Bis in die achtziger Jahre dauerte es auch, daß der israelisch-arabische Konflikt thematisiert werden konnte. Es entstand ein neues Genre von Filmen, in denen sich, auch in Folge der postmodernen Werte-Entropie in der Literatur, die nationalen Lager und Identitäten aufzulösen beginnen. In einer der Schlußsequenzen von Avanti-Popolo (Rafi Bukai, 1986) wandern drei Israelis mit ihren beiden arabischen Gefangenen im Sonnenuntergang über einen Hügel. Das warme Abendlicht zeigt nur noch die Silhouetten der Männer, keine Uniform und kein Palästinensertuch sind mehr zu erkennen. Eine Utopie scheint auf, von vornherein zum Scheitern verurteilt, und doch immer wieder beschworen: Der Konflikt löst sich auf in einer supranationalen Gang aus Good Old Boys, Gruppenbilder gänzlich ohne Damen. Die Filmwissenschaftlerin Mihal Friedman wies darauf hin, daß in fast jedem dieser Filme Blut, Sperma, Schweiß, Kot und Erbrochenes vorkommen, die Regression der Jungs ins Prägenitale aufzeigend. Ein israelischer Bauer und sein arabischer Gehilfe duschen sich gegenseitig auf dem Feld, nachts im Zelt liegen Soldaten aneinandergekuschelt, liebevoll den Duft ihrer Socken einsaugend.

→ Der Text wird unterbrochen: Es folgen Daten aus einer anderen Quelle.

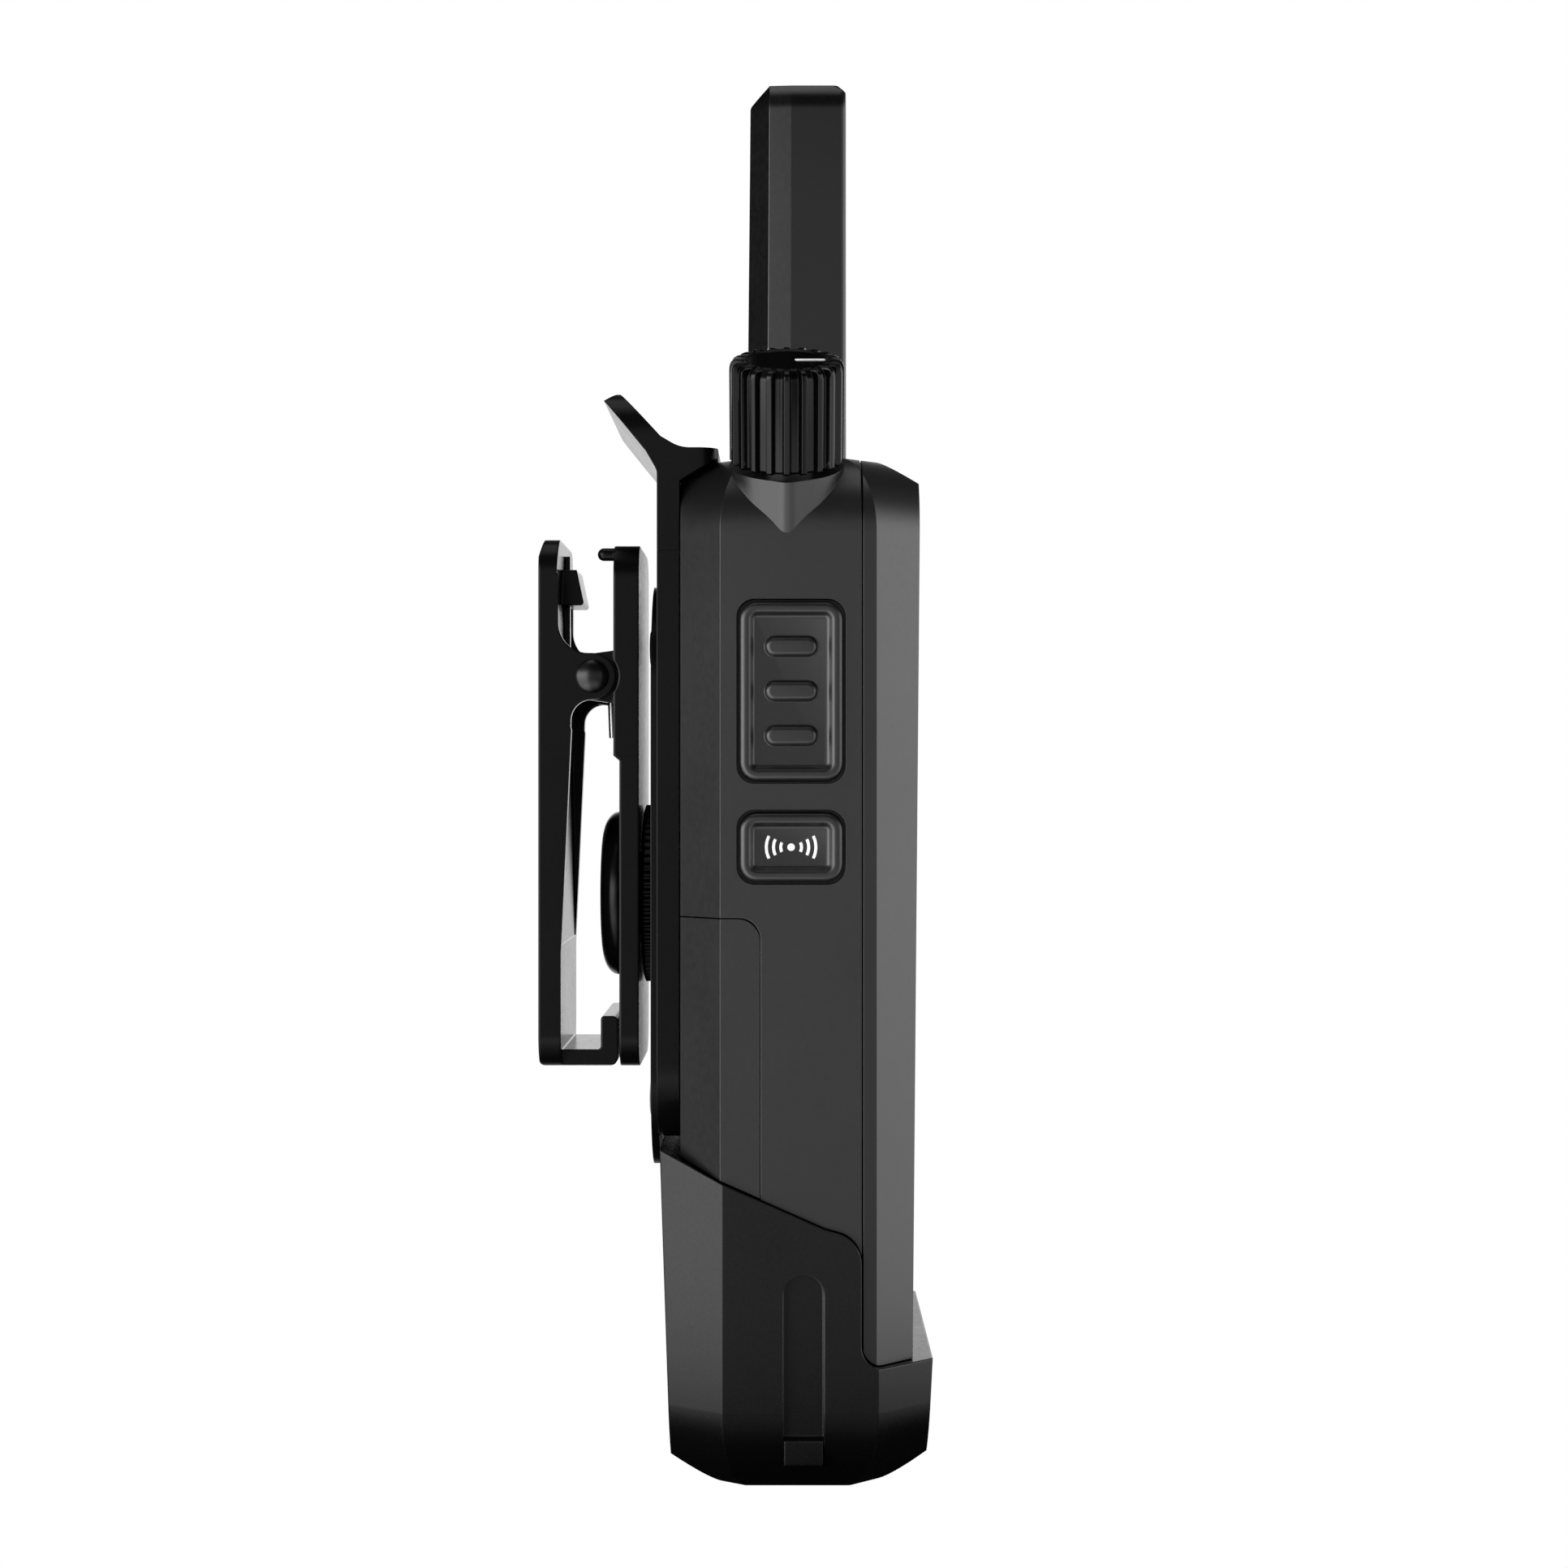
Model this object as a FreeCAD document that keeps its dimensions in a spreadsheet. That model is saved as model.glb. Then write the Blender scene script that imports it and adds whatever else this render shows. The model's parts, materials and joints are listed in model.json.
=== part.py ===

Interessanterweise werden die Araber in diesem wie in vielen anderen Filmen (auch dem auf der Berlinale zu sehenden Cup Final) oft zu den besseren Israeli, zum zionistischen Ideal eines Mannes, der an seinem Land hängt, mit der Natur verbunden ist und seine Vernunft und seinen Kampfgeist einem Kollektiv zur Verfügung stellt (Marriage of Convenience, 1988, Hamsin, 1982). Die Utopie des friedlichen Zusammenlebens wird gleich in den Filmen selbst denunziert: Die Männerfreundschaft in Hamsin endet auf dem blutigen Horn eines Stiers.